-- Exercise directions --
What is the number of lines containing the word "handed"? Please answer with that number and nothing more.

-- Records to process --
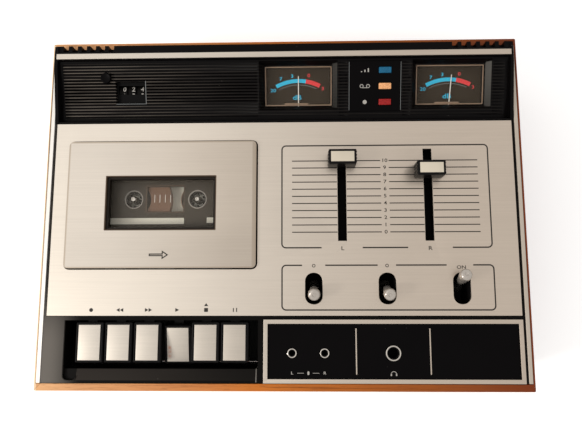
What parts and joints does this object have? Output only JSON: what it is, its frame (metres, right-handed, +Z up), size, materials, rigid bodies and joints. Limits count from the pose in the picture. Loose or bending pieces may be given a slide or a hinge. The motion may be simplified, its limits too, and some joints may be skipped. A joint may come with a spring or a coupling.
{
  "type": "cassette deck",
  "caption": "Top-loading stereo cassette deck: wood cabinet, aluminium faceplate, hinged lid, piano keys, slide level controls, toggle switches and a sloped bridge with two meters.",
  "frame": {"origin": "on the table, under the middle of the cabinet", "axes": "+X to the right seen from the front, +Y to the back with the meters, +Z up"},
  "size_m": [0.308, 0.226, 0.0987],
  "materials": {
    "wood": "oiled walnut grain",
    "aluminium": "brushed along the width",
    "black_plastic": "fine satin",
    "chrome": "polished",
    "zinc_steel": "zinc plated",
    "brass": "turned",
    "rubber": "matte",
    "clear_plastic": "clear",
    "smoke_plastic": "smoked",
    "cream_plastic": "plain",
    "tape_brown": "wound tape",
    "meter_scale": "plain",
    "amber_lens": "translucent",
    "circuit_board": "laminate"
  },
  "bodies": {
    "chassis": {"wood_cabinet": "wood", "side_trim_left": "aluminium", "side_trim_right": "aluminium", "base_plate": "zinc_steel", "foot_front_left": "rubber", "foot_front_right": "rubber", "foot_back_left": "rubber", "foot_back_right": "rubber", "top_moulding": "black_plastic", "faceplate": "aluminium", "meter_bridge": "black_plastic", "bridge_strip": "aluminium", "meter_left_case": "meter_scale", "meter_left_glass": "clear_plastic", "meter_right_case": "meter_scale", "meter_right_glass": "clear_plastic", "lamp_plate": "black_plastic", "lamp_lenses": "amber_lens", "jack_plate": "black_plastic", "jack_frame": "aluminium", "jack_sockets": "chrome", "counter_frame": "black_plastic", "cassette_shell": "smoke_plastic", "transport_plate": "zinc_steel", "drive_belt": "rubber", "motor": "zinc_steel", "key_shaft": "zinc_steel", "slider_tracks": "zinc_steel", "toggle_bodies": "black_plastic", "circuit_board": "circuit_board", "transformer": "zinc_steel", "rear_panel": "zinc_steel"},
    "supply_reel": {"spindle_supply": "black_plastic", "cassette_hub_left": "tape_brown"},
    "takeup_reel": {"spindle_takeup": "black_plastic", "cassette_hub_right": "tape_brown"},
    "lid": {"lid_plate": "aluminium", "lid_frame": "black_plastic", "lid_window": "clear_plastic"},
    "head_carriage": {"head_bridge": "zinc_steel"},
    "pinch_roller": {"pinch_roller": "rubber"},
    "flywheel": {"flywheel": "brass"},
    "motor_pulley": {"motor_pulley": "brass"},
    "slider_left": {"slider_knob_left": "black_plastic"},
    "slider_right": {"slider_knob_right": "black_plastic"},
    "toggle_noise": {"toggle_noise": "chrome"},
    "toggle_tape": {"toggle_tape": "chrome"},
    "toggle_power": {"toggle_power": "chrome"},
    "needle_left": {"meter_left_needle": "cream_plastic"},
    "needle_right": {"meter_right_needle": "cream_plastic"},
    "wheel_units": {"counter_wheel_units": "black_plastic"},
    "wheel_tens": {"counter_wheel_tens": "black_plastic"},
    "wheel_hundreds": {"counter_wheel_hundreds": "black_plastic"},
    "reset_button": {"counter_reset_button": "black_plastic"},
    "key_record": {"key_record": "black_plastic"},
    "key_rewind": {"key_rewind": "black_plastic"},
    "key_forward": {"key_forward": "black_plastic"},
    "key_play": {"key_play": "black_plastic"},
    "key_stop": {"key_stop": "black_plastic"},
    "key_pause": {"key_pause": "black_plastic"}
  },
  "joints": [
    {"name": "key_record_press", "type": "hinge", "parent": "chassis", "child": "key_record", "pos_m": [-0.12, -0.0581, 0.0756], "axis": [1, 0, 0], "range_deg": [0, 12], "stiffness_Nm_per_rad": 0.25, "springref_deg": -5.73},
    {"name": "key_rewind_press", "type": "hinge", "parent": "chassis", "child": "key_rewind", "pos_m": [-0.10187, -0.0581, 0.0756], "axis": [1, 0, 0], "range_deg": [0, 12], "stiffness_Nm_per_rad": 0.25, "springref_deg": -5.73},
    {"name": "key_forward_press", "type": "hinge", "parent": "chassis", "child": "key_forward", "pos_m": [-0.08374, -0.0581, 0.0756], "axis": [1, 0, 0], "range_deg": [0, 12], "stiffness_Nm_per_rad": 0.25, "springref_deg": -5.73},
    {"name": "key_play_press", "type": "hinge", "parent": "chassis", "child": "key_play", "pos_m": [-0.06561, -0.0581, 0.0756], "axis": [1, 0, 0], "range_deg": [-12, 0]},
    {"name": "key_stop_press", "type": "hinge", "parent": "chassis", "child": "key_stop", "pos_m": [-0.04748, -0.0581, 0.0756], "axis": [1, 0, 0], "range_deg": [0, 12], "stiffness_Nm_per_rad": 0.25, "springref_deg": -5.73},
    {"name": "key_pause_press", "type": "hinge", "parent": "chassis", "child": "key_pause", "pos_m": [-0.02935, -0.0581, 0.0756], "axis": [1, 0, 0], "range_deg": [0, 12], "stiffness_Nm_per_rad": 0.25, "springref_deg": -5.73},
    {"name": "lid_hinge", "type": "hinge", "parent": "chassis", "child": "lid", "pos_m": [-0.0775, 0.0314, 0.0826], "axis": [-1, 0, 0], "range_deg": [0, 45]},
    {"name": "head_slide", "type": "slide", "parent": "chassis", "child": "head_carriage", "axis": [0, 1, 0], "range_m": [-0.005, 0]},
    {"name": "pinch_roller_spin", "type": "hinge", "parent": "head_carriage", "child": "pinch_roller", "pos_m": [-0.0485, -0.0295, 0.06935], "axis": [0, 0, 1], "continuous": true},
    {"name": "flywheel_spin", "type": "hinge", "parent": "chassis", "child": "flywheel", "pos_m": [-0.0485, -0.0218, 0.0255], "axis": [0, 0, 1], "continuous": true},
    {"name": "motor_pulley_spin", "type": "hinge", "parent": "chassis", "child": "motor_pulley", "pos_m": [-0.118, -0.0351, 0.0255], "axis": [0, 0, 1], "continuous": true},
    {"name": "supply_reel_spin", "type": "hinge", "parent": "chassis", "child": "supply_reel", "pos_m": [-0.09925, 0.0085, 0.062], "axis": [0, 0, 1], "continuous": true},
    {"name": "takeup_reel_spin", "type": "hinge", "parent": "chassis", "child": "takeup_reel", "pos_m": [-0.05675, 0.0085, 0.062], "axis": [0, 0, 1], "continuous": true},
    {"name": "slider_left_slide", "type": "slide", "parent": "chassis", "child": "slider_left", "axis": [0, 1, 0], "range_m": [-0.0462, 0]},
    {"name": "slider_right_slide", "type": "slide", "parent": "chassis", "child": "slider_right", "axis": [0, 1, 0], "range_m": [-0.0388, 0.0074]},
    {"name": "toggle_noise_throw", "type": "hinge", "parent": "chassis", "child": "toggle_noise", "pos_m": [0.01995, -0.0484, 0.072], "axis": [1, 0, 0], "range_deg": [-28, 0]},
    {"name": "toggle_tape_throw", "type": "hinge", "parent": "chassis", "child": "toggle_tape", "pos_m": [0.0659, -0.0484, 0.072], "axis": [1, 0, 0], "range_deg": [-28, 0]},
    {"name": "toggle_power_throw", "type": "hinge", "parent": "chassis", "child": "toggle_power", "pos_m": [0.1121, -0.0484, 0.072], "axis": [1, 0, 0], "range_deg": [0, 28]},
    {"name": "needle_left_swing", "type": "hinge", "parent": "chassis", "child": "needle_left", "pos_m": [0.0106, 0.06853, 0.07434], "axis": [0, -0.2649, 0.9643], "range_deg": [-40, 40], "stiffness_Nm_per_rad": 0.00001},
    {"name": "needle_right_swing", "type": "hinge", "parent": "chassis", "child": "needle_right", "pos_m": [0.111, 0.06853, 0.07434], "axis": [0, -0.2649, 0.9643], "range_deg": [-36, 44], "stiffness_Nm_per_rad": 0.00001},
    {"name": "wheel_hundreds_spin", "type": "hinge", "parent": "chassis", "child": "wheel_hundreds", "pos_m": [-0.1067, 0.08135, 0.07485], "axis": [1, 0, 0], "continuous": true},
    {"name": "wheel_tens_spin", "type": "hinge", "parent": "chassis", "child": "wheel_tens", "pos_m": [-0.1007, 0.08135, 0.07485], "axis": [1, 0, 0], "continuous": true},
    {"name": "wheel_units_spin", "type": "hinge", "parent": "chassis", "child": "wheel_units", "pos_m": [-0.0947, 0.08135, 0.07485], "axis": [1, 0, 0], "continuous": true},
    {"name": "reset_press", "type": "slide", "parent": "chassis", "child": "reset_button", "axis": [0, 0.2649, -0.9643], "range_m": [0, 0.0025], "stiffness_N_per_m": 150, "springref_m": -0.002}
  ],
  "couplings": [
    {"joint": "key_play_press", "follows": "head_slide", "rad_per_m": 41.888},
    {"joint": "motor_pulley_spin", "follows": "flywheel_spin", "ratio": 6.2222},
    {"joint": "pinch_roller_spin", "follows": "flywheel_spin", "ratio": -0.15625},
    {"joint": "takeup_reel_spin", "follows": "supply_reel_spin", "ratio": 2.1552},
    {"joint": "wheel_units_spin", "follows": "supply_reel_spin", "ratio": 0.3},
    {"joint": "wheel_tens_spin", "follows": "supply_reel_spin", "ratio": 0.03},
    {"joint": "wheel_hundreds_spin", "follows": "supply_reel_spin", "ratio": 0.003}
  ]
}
---
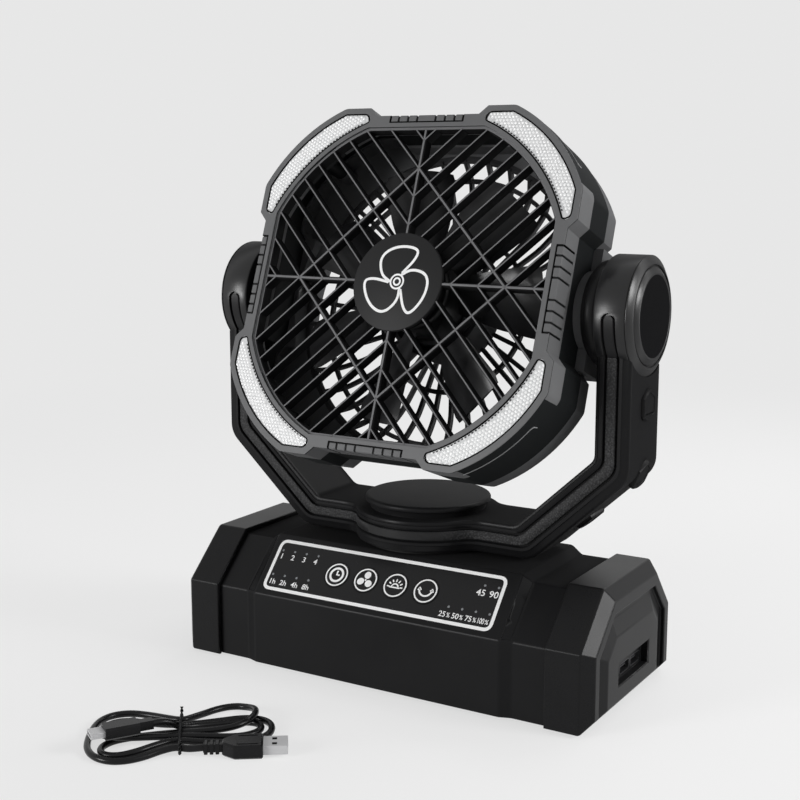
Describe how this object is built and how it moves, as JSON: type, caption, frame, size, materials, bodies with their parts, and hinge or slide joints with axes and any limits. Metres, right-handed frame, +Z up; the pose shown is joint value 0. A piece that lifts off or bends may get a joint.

-- Solution for this problem --
2